For a start, his work is instantly recognisable in a culture that sets high store by the brand. It almost symbolises its era: those groundbreaking years when American culture confronted the tenets of Western tradition headlong. Pollock replaced brush and palette and all premeditation with an impetuous process of swinging and pouring and spattering and dripping.
His canvas was less a construction than an arena of action. What unfurled on the long bolts of cotton rolled out across his studio floor was less a portrayal of intention than an improvisation, a spontaneous record of some spur of the moment dance.
And what more can we ask for in an age of celebrity obsession? Pollock’s paintings are splashed straight from the psyche of a rebellious boho. The wild personality of this live-hard, die-young alcoholic American is marketed as part of his work. His legend hangs about him like a cloud — and not least because it has such a memorable ending. The man who habitually drove drunk was thrown to his death at the age of 44 from the car that he slammed into a tree.

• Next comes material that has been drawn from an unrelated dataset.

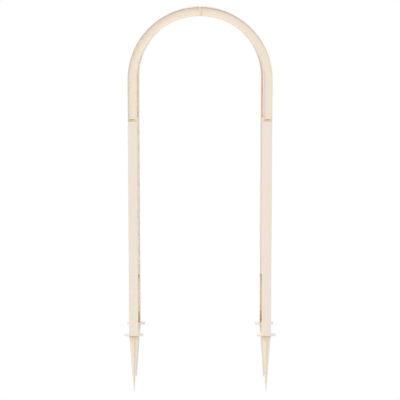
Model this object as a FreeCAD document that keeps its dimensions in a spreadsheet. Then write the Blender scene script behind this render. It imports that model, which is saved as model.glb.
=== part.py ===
import FreeCAD, Part
import math
import os
import Sketcher

# A free-standing rose arch of moulded plastic. It has a front and a rear hoop. Each hoop has two
# posts, which are channels that open towards the other hoop, and two quarter arches that meet
# at the top. A ladder in each side joins the hoops, bars go on round the arch, and four spikes
# with step plates hold it in the ground.
# The frame: X to the right, Y to the rear, Z up. The origin is on the ground, midway between
# the four feet. All sizes are in millimetres.

os.makedirs("parts", exist_ok=True)
doc = FreeCAD.newDocument("rose_arch")

SIZES = [
    ("arch_width", 930, "outside of one leg to outside of the other"),
    ("arch_depth", 400, "front face of the front hoop to rear face of the rear hoop"),
    ("post_height", 1413, "ground to the joint between post and arch"),
    ("arch_foot_length", 267, "straight foot of a quarter arch, from the joint to the round top"),
    ("rail_width", 60, "face of a post or arch, seen from the front"),
    ("rail_depth", 48, "post or arch from front to back"),
    ("rail_wall", 4, "wall of the posts and arches"),
    ("edge_radius", 1.5, "rounding of the long outer edges of posts and arches"),
    ("foot_gap", 3, "underside of the step plate up to the end of the post's face"),
    ("recess_depth", 12, "sunk face of the arch, behind its rims"),
    ("apex_wall", 5, "end wall of a quarter arch, at the top"),
    ("window_width", 29, "joint window at the foot of a quarter arch"),
    ("window_height", 14, "joint window, upwards from the joint"),
    ("sleeve_wall", 3, "wall of the joint sleeve"),
    ("sleeve_reach", 60, "joint sleeve, on each side of the joint"),
    ("sleeve_setback", 1, "closed side of the joint sleeve, behind the arch's sunk wall"),
    ("pin_diameter", 16, "pin that joins two quarter arches"),
    ("pin_reach", 30, "pin, on each side of the middle"),
    ("ladder_length", 1065, "side ladder, from the joint down"),
    ("stile_thickness", 7, "upright of the side ladder, front to back"),
    ("stile_inset", 1, "upright of the side ladder, behind the post's lips"),
    ("ladder_rungs", 9, "number of rungs in a side ladder, evenly spaced"),
    ("top_rung_drop", 50, "joint down to the middle of the highest rung"),
    ("lowest_rung_rise", 95, "lower end of the ladder up to the middle of the lowest rung"),
    ("first_bar_rise", 76, "joint up to the middle of the arch's first bar"),
    ("rung_height", 14, "rung, up and down"),
    ("rung_thickness", 10, "rung, from side to side"),
    ("rung_radius", 3, "rounding of the rung's long edges"),
    ("plate_width", 122, "step plate, from side to side"),
    ("plate_thickness", 10, "step plate"),
    ("spigot_width", 24, "tongue of the spike inside the post, from side to side"),
    ("spigot_height", 80, "tongue of the spike above the step plate"),
    ("spike_length", 370, "spike below the step plate"),
    ("spike_depth", 32, "cross fin of the spike at its top, front to back"),
    ("spike_tip", 5, "width of the spike at its tip"),
    ("fin_thickness", 5, "fins of the spike"),
    ("fit_clearance", 0.3, "gap between a piece and the one that it fits in"),
    ("cut_margin", 2, "how far a cut runs on past an open end"),
]

sheet = doc.addObject("Spreadsheet::Sheet", "Sizes")
for number, (alias, size, note) in enumerate(SIZES, start=1):
    sheet.set(f"A{number}", alias)
    sheet.set(f"B{number}", str(size))
    sheet.setAlias(f"B{number}", alias)
    sheet.set(f"C{number}", note)
doc.recompute()

# Places that several pieces share, as expressions on the sheet.
OUTER_RADIUS = "Sizes.arch_width / 2"
INNER_RADIUS = "(Sizes.arch_width / 2 - Sizes.rail_width)"
LEG_AXIS = "(Sizes.arch_width - Sizes.rail_width) / 2"
FACE = "Sizes.arch_depth / 2"
INNER_HALF = "(Sizes.rail_width / 2 - Sizes.rail_wall)"
FIT_HALF = f"({INNER_HALF} - Sizes.fit_clearance)"
WEB_BACK = "(Sizes.recess_depth + Sizes.rail_wall)"
STILE_FRONT = "(Sizes.rail_depth - Sizes.stile_inset - Sizes.stile_thickness)"
STILE_BACK = "(Sizes.rail_depth - Sizes.stile_inset)"
PLATE_FRONT = "(Sizes.rail_wall + Sizes.fit_clearance)"
PLATE_TOP = "Sizes.plate_thickness"
SPRING_HEIGHT = "(Sizes.post_height + Sizes.arch_foot_length)"
STILE_BOTTOM = "(Sizes.post_height - Sizes.ladder_length)"
RUNG_RUN = "(Sizes.ladder_length - Sizes.top_rung_drop - Sizes.lowest_rung_rise)"
RUNG_PITCH = f"({RUNG_RUN} / (Sizes.ladder_rungs - 1))"
SPIKE_AXIS = "Sizes.rail_depth / 2"
PIN_DEPTH = f"({WEB_BACK} + Sizes.rail_depth) / 2"
PIN_HEIGHT = f"{SPRING_HEIGHT} + {LEG_AXIS}"

SIDES = {"left": -1, "right": 1}
ROWS = {"front": -1, "rear": 1}

nodes = []


def value(expression):
    """The number that an expression on the sheet has now."""
    return float(sheet.evalExpression(expression))


def new_body(label):
    """An empty body that becomes the node of that name."""
    body = doc.addObject("PartDesign::Body", label)
    body.Label = label
    return body


def new_sketch(body, name, plane, offset=None):
    """A sketch on one of the body's own planes, moved along its normal by an expression."""
    sketch = body.newObject("Sketcher::SketchObject", name)
    origin_plane = next(f for f in body.Origin.OriginFeatures if f.Role == plane)
    sketch.AttachmentSupport = (origin_plane, "")
    sketch.MapMode = "FlatFace"
    if offset:
        sketch.setExpression("AttachmentOffset.Base.z", offset)
    return sketch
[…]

Little wonder that Pollock has become almost a myth. That he is the subject of several documentaries and a biopic; the inspiration for John Updike’s Seek My Face, and most recently, a risqué joke in John Cameron Mitchell’s new movie Short Bus. John Squire of the Stone Roses, painted a Pollock pastiche for an album cover. The appeal of Pollock still feels as fresh as his spontaneous style. But maybe this is only what you should expect of a man whose advice was “Don’t look for anything. React!”